Since 1981, Jeb Bush paid average tax rate of 36 percent
Jeb Bush paid an average federal income tax rate of 36 percent over the past three decades.
That's according to tax returns Bush posted online Tuesday. The records detail the Republican presidential candidate's earnings and tax payments since 1981.
Bush notes that tax rate is higher than the 30 percent rate paid by Democratic front-runner Hillary Rodham Clinton in 2014.
He says on his website, "I have paid a higher tax rate than the Clintons even though I earned less income."
The documents also detail Bush's earnings over the eight years since he left office as Florida governor. He served on numerous corporate boards and saw his income rise sharply in that time.
In 2013, Bush reported nearly $7.4 million in total income. His principal business was consulting and speaking.
Presidential contenders are required to file financial disclosure forms within 30 days of announcing their candidacy.

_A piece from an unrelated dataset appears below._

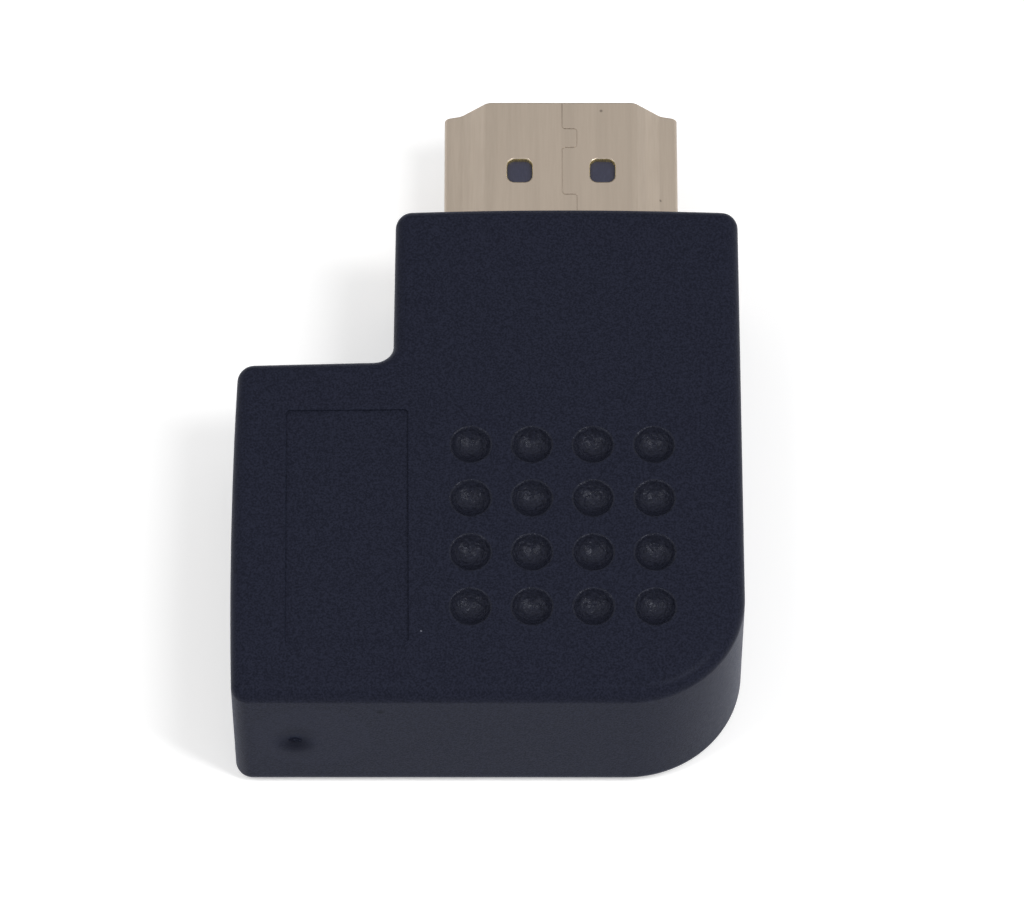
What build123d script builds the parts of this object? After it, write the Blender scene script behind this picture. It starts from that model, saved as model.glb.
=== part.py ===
from build123d import *
from math import radians, tan
import os

# Right-angle adapter: a D-shaped plug on one arm of a moulded L, its socket on the other arm.
# Millimetres. Z is up from the face it lies on, the plug points along +Y and the socket opens along -X.
# The origin is under the centre of the whole object's box.

# Moulded body, as seen from above
body_width = 29.45
body_depth = 32.44
body_thickness = 11.0
plug_arm_width = 20.24
socket_arm_width = 21.9
notch_rise = 0.25
arm_taper = 0.08
end_crown = 0.2
elbow_radius = 6.7
notch_radius = 1.15
edge_radius = 0.95
wall = 2.0

# How far the two connectors sit from the middles of their arms, away from the front right corner
plug_axis_offset = 0.3
socket_axis_offset = 0.07
tongue_drop = 0.3

# D-shaped plug section, narrow side up, and the sheet that both shells are folded from
plug_width = 13.9
plug_height = 4.45
narrow_width = 8.8
facet_drop = 1.585
shoulder_fall = 0.29
facet_radius = 0.6
waist_radius = 0.8
shoulder_radius = 0.7
sheet = 0.3
socket_clearance = 0.05

# Plug shell
plug_reach = 9.08
plug_hold = 5.5
tip_ease = 0.1
window_width = 1.48
window_length = 1.54
window_spacing = 4.92
window_radius = 0.38
window_from_tip = 4.75
seam_gap = 0.07
seam_offset = 0.1
seam_step = 0.88
seam_turns = (1.85, 3.15, 6.4)

# Contacts, the slot and tongue that carry them, and the board between
contact_count = 19
contact_step = 0.5
contact_width = 0.35
contact_thickness = 0.2
tail_length = 2.2
board_thickness = 1.1
board_gap = 0.25
board_margin = 0.8
board_clearance = 0.3
board_corner = 3.2
pocket_clearance = 0.1
slot_width = 10.6
slot_depth = 8.4
slot_setback = 0.4
slot_radius = 0.25
slot_side_clearance = 0.15
slot_face_clearance = 0.2
groove_clearance = 0.05
beam_lift = 0.1
beam_setback = 0.5
bump_reach = 0.2
bump_from_tip = 2.6
bump_run = 1.0

# Socket and its latch fingers
socket_setback = 0.15
socket_depth = 9.2
socket_block = 2.1
tongue_setback = 1.0
tongue_nose = 0.4
tongue_bare_end = 0.6
finger_width = 1.5
finger_length = 4.1
finger_root = 0.5
finger_nose = 0.8
finger_slit = 0.3
finger_dip = 0.4
finger_lift = 0.2
finger_bend = 0.6
finger_relief = 0.5

# Dimples, label field and gate mark
dimple_rows = 4
dimple_pitch = 3.52
dimple_diameter = 2.3
dimple_slope = 35.0
dimple_rim = 0.15
label_width = 7.07
label_length = 15.0
label_depth = 0.15
label_radius = 0.25
label_turn = 0.56
label_from_end = 6.66
label_from_front = 11.1
gate_from_end = 3.7
gate_drop = 0.24
gate_dish = 1.0
gate_depth = 0.12
gate_stub = 0.28
gate_stub_rise = 0.08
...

Bush has yet to release his and has requested a 45-day extension to do so.
But those records reflect only sources of income, transactions, assets and liabilities, and the same information for their spouses. The figures are also categorized in ranges, such as $5 million to $25 million.
Tax returns are much more detailed, and it has become customary in the past several decades for presidential candidates to make them public.

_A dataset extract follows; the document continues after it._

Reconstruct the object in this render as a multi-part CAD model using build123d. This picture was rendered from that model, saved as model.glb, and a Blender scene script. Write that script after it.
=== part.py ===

"At this point, it's a political requirement, if not a legal one," said Joseph Thorndike, director of the Tax History Project, a group that has collected tax forms for presidents and top presidential candidates since 1995.
No candidate has released as many returns as Bush. The closest was Bob Dole, the 1996 Republican nominee, who released 29 years of his income tax returns. In 2004, Democratic nominee John Kerry disclosed 20 years of such records.
The 2012 Republican nominee, Mitt Romney, was hammered by critics for refusing to release more than two years of his tax returns. Romney instead released a letter from his tax advisers offering a summary of his tax liability for a 20-year period. Among other things, the letter described his charitable giving and the range of his effective federal tax rates.
Bush is the first of the nearly two dozen major candidates for president in 2016 to release tax returns. But Ron Weiser, a former finance chairman at the Republican National Committee, said Bush's actions are aimed not at his competition for the GOP nomination but at Democratic front-runner Hillary Rodham Clinton.
"What Bush reports having made is likely much less than what Hillary Clinton has made, and she's portraying herself as for the little guy," Weiser said.